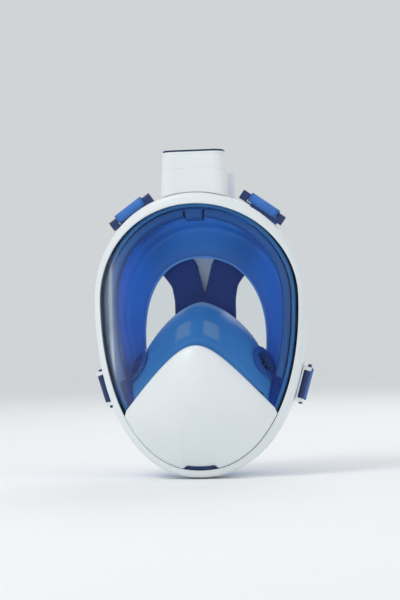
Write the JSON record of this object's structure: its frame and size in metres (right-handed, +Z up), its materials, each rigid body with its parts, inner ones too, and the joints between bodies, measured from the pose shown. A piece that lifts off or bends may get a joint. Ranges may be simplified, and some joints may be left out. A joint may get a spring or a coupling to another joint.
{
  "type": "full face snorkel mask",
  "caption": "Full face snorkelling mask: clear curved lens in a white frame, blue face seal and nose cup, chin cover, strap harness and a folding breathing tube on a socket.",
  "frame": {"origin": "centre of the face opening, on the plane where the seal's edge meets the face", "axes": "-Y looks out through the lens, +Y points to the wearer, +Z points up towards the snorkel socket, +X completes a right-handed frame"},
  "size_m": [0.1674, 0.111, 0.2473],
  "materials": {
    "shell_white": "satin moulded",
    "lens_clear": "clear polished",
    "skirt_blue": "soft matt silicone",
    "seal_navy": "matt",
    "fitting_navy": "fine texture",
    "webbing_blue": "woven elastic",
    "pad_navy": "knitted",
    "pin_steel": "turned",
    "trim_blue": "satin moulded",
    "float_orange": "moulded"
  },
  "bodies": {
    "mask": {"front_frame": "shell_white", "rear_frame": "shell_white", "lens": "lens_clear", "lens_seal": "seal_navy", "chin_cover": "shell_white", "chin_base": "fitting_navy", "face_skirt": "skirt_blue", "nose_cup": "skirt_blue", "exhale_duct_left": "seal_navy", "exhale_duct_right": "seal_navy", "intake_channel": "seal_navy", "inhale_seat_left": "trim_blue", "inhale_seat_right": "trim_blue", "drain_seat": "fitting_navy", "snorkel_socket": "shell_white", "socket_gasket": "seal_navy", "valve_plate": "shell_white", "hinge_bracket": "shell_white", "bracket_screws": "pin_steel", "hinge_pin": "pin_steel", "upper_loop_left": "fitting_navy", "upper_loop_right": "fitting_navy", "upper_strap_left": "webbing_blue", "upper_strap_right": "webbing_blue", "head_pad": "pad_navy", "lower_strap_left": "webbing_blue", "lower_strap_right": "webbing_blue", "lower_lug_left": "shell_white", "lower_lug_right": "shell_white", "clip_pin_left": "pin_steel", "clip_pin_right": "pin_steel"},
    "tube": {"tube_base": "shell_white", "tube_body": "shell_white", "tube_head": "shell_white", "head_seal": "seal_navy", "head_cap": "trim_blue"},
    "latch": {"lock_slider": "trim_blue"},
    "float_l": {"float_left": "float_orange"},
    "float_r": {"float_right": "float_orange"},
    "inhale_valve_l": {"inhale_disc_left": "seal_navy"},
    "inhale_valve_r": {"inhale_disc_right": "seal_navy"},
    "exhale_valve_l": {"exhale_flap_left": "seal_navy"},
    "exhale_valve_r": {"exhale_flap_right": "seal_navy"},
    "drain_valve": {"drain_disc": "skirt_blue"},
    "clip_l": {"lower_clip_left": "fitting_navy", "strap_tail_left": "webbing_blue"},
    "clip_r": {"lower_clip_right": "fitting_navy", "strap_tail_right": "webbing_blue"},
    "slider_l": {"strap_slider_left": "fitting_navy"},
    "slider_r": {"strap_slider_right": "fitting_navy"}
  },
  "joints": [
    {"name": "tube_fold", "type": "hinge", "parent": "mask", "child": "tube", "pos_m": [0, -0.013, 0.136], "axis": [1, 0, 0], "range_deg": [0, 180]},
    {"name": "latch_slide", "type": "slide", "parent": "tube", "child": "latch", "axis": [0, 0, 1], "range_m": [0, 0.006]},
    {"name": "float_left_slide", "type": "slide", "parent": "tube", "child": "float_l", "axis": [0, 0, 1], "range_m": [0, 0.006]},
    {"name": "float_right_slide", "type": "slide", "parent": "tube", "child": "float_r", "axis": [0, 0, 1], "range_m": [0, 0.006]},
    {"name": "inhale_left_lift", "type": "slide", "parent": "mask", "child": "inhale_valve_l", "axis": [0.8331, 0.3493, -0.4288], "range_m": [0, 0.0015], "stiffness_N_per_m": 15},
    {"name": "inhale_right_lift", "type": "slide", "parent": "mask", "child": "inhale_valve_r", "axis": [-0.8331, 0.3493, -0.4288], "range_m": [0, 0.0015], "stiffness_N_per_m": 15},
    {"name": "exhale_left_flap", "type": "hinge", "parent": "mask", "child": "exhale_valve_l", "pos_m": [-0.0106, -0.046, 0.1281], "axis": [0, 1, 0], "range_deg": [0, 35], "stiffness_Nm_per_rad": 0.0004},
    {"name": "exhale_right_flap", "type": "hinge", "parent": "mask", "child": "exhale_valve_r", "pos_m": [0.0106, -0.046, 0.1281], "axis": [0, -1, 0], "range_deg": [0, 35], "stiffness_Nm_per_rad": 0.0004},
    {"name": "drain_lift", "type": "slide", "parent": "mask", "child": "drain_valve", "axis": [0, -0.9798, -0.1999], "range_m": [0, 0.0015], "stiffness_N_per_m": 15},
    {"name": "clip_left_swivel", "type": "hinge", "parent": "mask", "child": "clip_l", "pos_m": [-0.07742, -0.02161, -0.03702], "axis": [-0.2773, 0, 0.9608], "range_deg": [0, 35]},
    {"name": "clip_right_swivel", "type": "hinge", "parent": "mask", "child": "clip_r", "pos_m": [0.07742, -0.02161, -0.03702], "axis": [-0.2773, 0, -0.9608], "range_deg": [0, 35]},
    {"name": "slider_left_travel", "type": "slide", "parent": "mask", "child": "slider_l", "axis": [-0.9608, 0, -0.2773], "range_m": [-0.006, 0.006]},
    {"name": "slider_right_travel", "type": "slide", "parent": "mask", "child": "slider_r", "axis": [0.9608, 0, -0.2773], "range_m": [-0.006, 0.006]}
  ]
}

Written task: Extract the full listing above without alteration.

Output for this exercise:
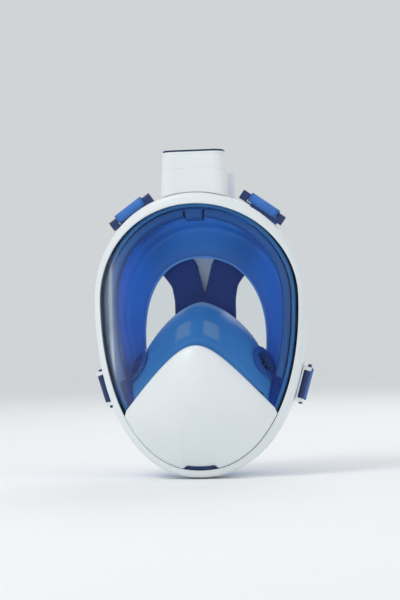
Write the JSON record of this object's structure: its frame and size in metres (right-handed, +Z up), its materials, each rigid body with its parts, inner ones too, and the joints between bodies, measured from the pose shown. A piece that lifts off or bends may get a joint. Ranges may be simplified, and some joints may be left out. A joint may get a spring or a coupling to another joint.
{
  "type": "full face snorkel mask",
  "caption": "Full face snorkelling mask: clear curved lens in a white frame, blue face seal and nose cup, chin cover, strap harness and a folding breathing tube on a socket.",
  "frame": {"origin": "centre of the face opening, on the plane where the seal's edge meets the face", "axes": "-Y looks out through the lens, +Y points to the wearer, +Z points up towards the snorkel socket, +X completes a right-handed frame"},
  "size_m": [0.1674, 0.111, 0.2473],
  "materials": {
    "shell_white": "satin moulded",
    "lens_clear": "clear polished",
    "skirt_blue": "soft matt silicone",
    "seal_navy": "matt",
    "fitting_navy": "fine texture",
    "webbing_blue": "woven elastic",
    "pad_navy": "knitted",
    "pin_steel": "turned",
    "trim_blue": "satin moulded",
    "float_orange": "moulded"
  },
  "bodies": {
    "mask": {"front_frame": "shell_white", "rear_frame": "shell_white", "lens": "lens_clear", "lens_seal": "seal_navy", "chin_cover": "shell_white", "chin_base": "fitting_navy", "face_skirt": "skirt_blue", "nose_cup": "skirt_blue", "exhale_duct_left": "seal_navy", "exhale_duct_right": "seal_navy", "intake_channel": "seal_navy", "inhale_seat_left": "trim_blue", "inhale_seat_right": "trim_blue", "drain_seat": "fitting_navy", "snorkel_socket": "shell_white", "socket_gasket": "seal_navy", "valve_plate": "shell_white", "hinge_bracket": "shell_white", "bracket_screws": "pin_steel", "hinge_pin": "pin_steel", "upper_loop_left": "fitting_navy", "upper_loop_right": "fitting_navy", "upper_strap_left": "webbing_blue", "upper_strap_right": "webbing_blue", "head_pad": "pad_navy", "lower_strap_left": "webbing_blue", "lower_strap_right": "webbing_blue", "lower_lug_left": "shell_white", "lower_lug_right": "shell_white", "clip_pin_left": "pin_steel", "clip_pin_right": "pin_steel"},
    "tube": {"tube_base": "shell_white", "tube_body": "shell_white", "tube_head": "shell_white", "head_seal": "seal_navy", "head_cap": "trim_blue"},
    "latch": {"lock_slider": "trim_blue"},
    "float_l": {"float_left": "float_orange"},
    "float_r": {"float_right": "float_orange"},
    "inhale_valve_l": {"inhale_disc_left": "seal_navy"},
    "inhale_valve_r": {"inhale_disc_right": "seal_navy"},
    "exhale_valve_l": {"exhale_flap_left": "seal_navy"},
    "exhale_valve_r": {"exhale_flap_right": "seal_navy"},
    "drain_valve": {"drain_disc": "skirt_blue"},
    "clip_l": {"lower_clip_left": "fitting_navy", "strap_tail_left": "webbing_blue"},
    "clip_r": {"lower_clip_right": "fitting_navy", "strap_tail_right": "webbing_blue"},
    "slider_l": {"strap_slider_left": "fitting_navy"},
    "slider_r": {"strap_slider_right": "fitting_navy"}
  },
  "joints": [
    {"name": "tube_fold", "type": "hinge", "parent": "mask", "child": "tube", "pos_m": [0, -0.013, 0.136], "axis": [1, 0, 0], "range_deg": [0, 180]},
    {"name": "latch_slide", "type": "slide", "parent": "tube", "child": "latch", "axis": [0, 0, 1], "range_m": [0, 0.006]},
    {"name": "float_left_slide", "type": "slide", "parent": "tube", "child": "float_l", "axis": [0, 0, 1], "range_m": [0, 0.006]},
    {"name": "float_right_slide", "type": "slide", "parent": "tube", "child": "float_r", "axis": [0, 0, 1], "range_m": [0, 0.006]},
    {"name": "inhale_left_lift", "type": "slide", "parent": "mask", "child": "inhale_valve_l", "axis": [0.8331, 0.3493, -0.4288], "range_m": [0, 0.0015], "stiffness_N_per_m": 15},
    {"name": "inhale_right_lift", "type": "slide", "parent": "mask", "child": "inhale_valve_r", "axis": [-0.8331, 0.3493, -0.4288], "range_m": [0, 0.0015], "stiffness_N_per_m": 15},
    {"name": "exhale_left_flap", "type": "hinge", "parent": "mask", "child": "exhale_valve_l", "pos_m": [-0.0106, -0.046, 0.1281], "axis": [0, 1, 0], "range_deg": [0, 35], "stiffness_Nm_per_rad": 0.0004},
    {"name": "exhale_right_flap", "type": "hinge", "parent": "mask", "child": "exhale_valve_r", "pos_m": [0.0106, -0.046, 0.1281], "axis": [0, -1, 0], "range_deg": [0, 35], "stiffness_Nm_per_rad": 0.0004},
    {"name": "drain_lift", "type": "slide", "parent": "mask", "child": "drain_valve", "axis": [0, -0.9798, -0.1999], "range_m": [0, 0.0015], "stiffness_N_per_m": 15},
    {"name": "clip_left_swivel", "type": "hinge", "parent": "mask", "child": "clip_l", "pos_m": [-0.07742, -0.02161, -0.03702], "axis": [-0.2773, 0, 0.9608], "range_deg": [0, 35]},
    {"name": "clip_right_swivel", "type": "hinge", "parent": "mask", "child": "clip_r", "pos_m": [0.07742, -0.02161, -0.03702], "axis": [-0.2773, 0, -0.9608], "range_deg": [0, 35]},
    {"name": "slider_left_travel", "type": "slide", "parent": "mask", "child": "slider_l", "axis": [-0.9608, 0, -0.2773], "range_m": [-0.006, 0.006]},
    {"name": "slider_right_travel", "type": "slide", "parent": "mask", "child": "slider_r", "axis": [0.9608, 0, -0.2773], "range_m": [-0.006, 0.006]}
  ]
}